Meine Antwort also auf die Frage, wie und welche Netzwerke den demographischen Wandel gestalten können, ist folgende: Netzwerke, die sich auf allen politischen Ebenen für das gute Leben einsetzen, sind diejenigen, die den demographischen Wandel gestalten. Auf kommunaler Ebene kann das durchaus das gemeinsame ‘Zeit-Freischaufeln’ für das Freiwilligenengagement (nicht nur Zeitspende!) sein. Auf Länder-, Bundes- und Europa-Ebene dagegen geht es um Lobbyarbeit — und die braucht mehr als Netzwerke, die braucht Banden.

* Währnend “Bildet Banden!” eine recht bekannte Parole aus den 1970er Jahren ist, ist der Titel “Vernetzt Euch!” von Lina Ben Mehnni weniger bekannt. Die Libysche Bloggerin berichtet in Ihrem Essay eindrücklich von der Netzwerkarbeit, die ganz wesentlich zum Ende des Gaddafi-Regiems beigetragen hat.

tl;dr: Bei der Gestaltung des demographischen Wandels geht es um nicht weniger als das gute Leben, dessen Gelingensbedingungen urpolitische Fragen berühren.

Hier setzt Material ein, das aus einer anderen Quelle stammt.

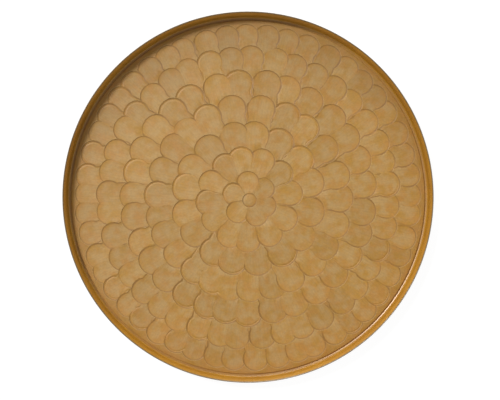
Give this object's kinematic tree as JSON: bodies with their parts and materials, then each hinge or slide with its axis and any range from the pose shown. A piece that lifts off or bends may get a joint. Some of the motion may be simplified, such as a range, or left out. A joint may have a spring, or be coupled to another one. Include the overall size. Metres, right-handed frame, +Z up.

In diesem Sinne: Vernetzt euch, bildet Banden.

Kommentare

  • Den demografischen Wandel zum Anlass für Entschleunigung zu nehmen, – das ist eine gute Idee. Viele Entwicklungen zeigen in die andere Richtung, aber vielleicht formiert sich hier eine Gegenbewegung aus der Zivilgesellschaft heraus.

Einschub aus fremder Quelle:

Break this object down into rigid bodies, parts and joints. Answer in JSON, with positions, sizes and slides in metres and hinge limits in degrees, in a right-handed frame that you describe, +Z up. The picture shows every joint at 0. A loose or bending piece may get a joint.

  • … das ist gar nicht so unwahrscheinlich. Die heute ach so pragmatische Jugend wird sich den ihr auferlegten Druck, wettbewerbsfähig zu sein (hoffentlich) nicht mehr lange gefallen lassen und unterschiedliche Formen des Ausstiegs finden. Fragt sich nur, ob die dann zur Verbesserung der Lebensqualität beitragen oder allein Vermögenden vorbehalten bleiben.